Nam si quale est argumentum tantum consideras, uerba tantum auctoris ponderas, elocutionem spectas, genus dicendi admiraris, neque tamen uelum contrahis, quo remoto, quid subsit ueri intelligas, in sole caligabis, et uiatoris instar locorum ignari, a uia regia in semitas aberrabis, et deflectes, et demum eo fructu, qui ex poetarum lectione colligi debet, priuabere ; quo tamen intellecto, uitam tuam instrues, te contra fortunae insultus armabis, eius te esse existimabis ludibrium, ad omnia denique quae illa posset aliquando in te iaculari tela, parabis et munies.
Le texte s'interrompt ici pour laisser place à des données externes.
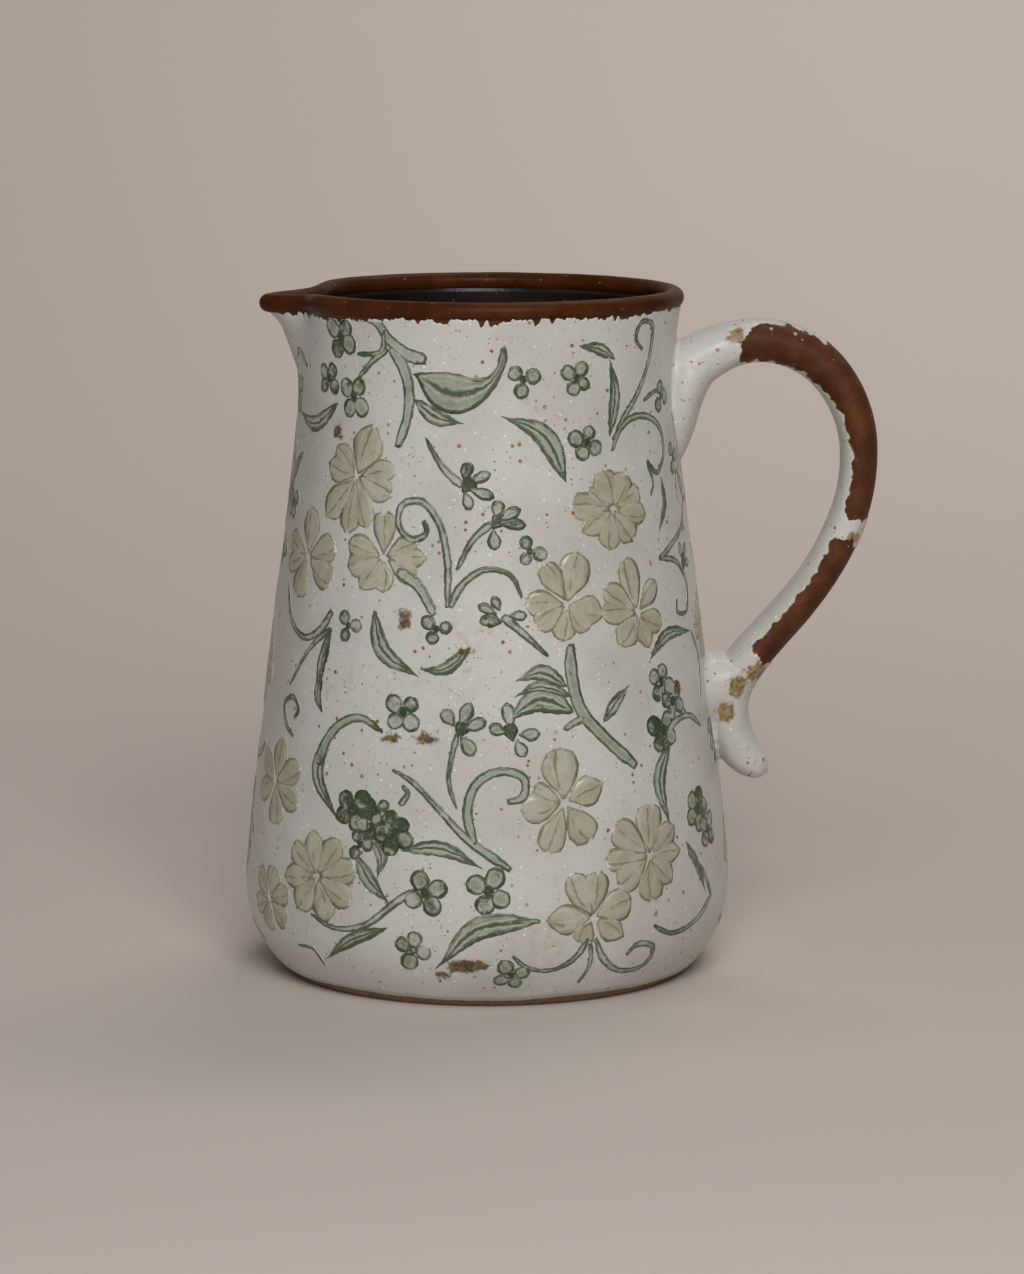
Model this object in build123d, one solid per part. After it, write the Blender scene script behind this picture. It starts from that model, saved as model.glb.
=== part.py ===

Car si tu considères seulement la nature de l’argument, si tu pèses seulement les mots de l’auteur, si tu regardes l’élocution, si tu admires le style mais que cependant tu ne retires pas ce voile pour comprendre la vérité sous-jacente après qu’il a été retiré, alors tu seras à l’ombre en plein soleil et, semblable à un voyageur à qui les lieux sont inconnus, tu erreras dans des sentiers loin de la voie royale, tu te fourvoieras et tu seras finalement privé de ce fruit que la lecture des poètes devait te faire récolter ; mais si tu en as la pleine compréhension, tu bâtiras ton existence, tu t’armeras contre les outrages du destin, tu sauras que tu es son jouet, et finalement tu te prépareras et t’armeras contre tous les traits que la fortune pourrait un jour lancer contre toi.
Hoc igitur Aiacis argumento quid sibi uelit Sophocles, paucis, ut intelligatur, efficiam.
Ainsi, grâce à l’argument d’Ajax, je ferai brièvement en sorte que tu comprennes ce que Sophocle veut dire.